- Born: 1906 New York City, New York, US
- Died: October 2, 1981 (aged 75) New York City, New York, US

Academic background
- Alma mater: Hunter College; Columbia University;
- Doctoral advisor: Roger Sherman Loomis

Academic work
- Discipline: Literature
- Sub-discipline: Medieval literature
- Institutions: Hunter College; Graduate Center, CUNY;

= Helaine Newstead =

Scholar of medieval literature

Helaine H. Newstead (1906–1981) was an American scholar of medieval literature. She was awarded a Guggenheim Fellowship in 1948 for her work. She was the first American and the first woman to serve as president of the International Arthurian Society (from 1972 to 1974).

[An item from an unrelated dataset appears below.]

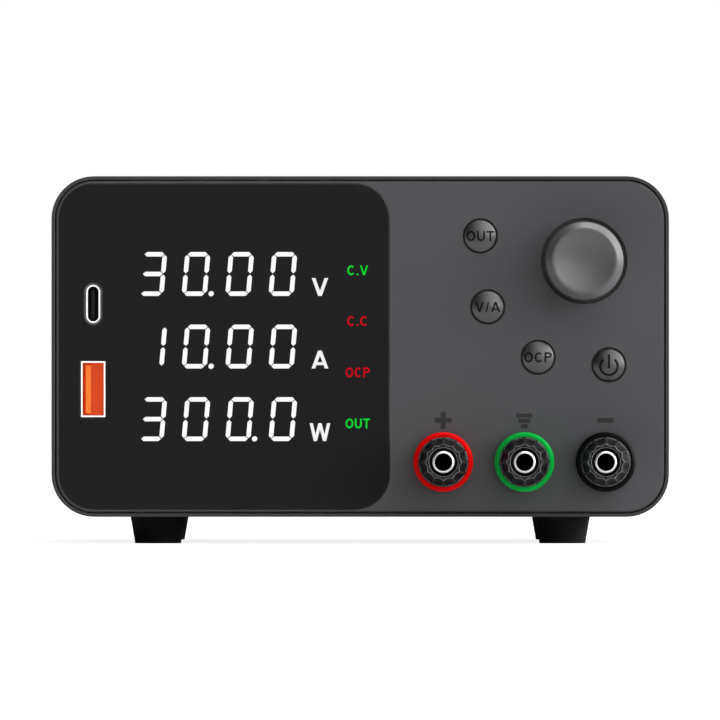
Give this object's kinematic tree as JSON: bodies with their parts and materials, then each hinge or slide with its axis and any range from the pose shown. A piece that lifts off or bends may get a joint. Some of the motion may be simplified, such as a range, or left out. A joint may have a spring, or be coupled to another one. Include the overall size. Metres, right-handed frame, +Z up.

==Early life and education==
Helaine Newstead was born in New York City. She attended Hunter High School and Hunter College (BA 1927) and Columbia University (MA 1928, PhD 1939). She learned to speak or read an array of European languages, including Old French, Old Irish, Old Norse, and Latin Anglo-Norman, for her work with medieval texts. Her dissertation, completed under advisor Roger Sherman Loomis, was published as Bran the Blessed in Arthurian Romance (1939).

==Career==
She taught at Hunter College beginning in 1928, and was promoted to full professor there in 1954. In the 1960s she moved to the faculty of the Graduate Center of the City University of New York, where she was in charge of the English doctoral program from 1962 to 1969, and the comparative literature doctoral program from 1974 to 1976. She retired in 1976, but continued to teach until 1981.

In 1948, Helaine Newstead was awarded a Guggenheim Fellowship to focus on the Tristan legend. In 1950, she was elected president of the Medieval Club of New York. She became the first American and the first woman to be president of the International Arthurian Society in 1972. Other career honors included an honorary Doctor of Letters from the University of Wales (1969), the President's Medal from Hunter College (1970), and the Chancellor's Medal from City University of New York (1981).

Philologist David Greetham recalled Newstead as "a sort of medievalist queen bee at the centre of a network of scholars" in her medieval colloquium at City University. Among her notable students were poet Paul Mariani and culinary historian Constance Hieatt.

==Legacy==
Helaine Newstead died on October 2, 1981, aged 75 years. In her memory, three Helaine Newstead Dissertation Fellowships were established at the City University of New York. A volume of essays in her honor was published by her colleagues in 1992.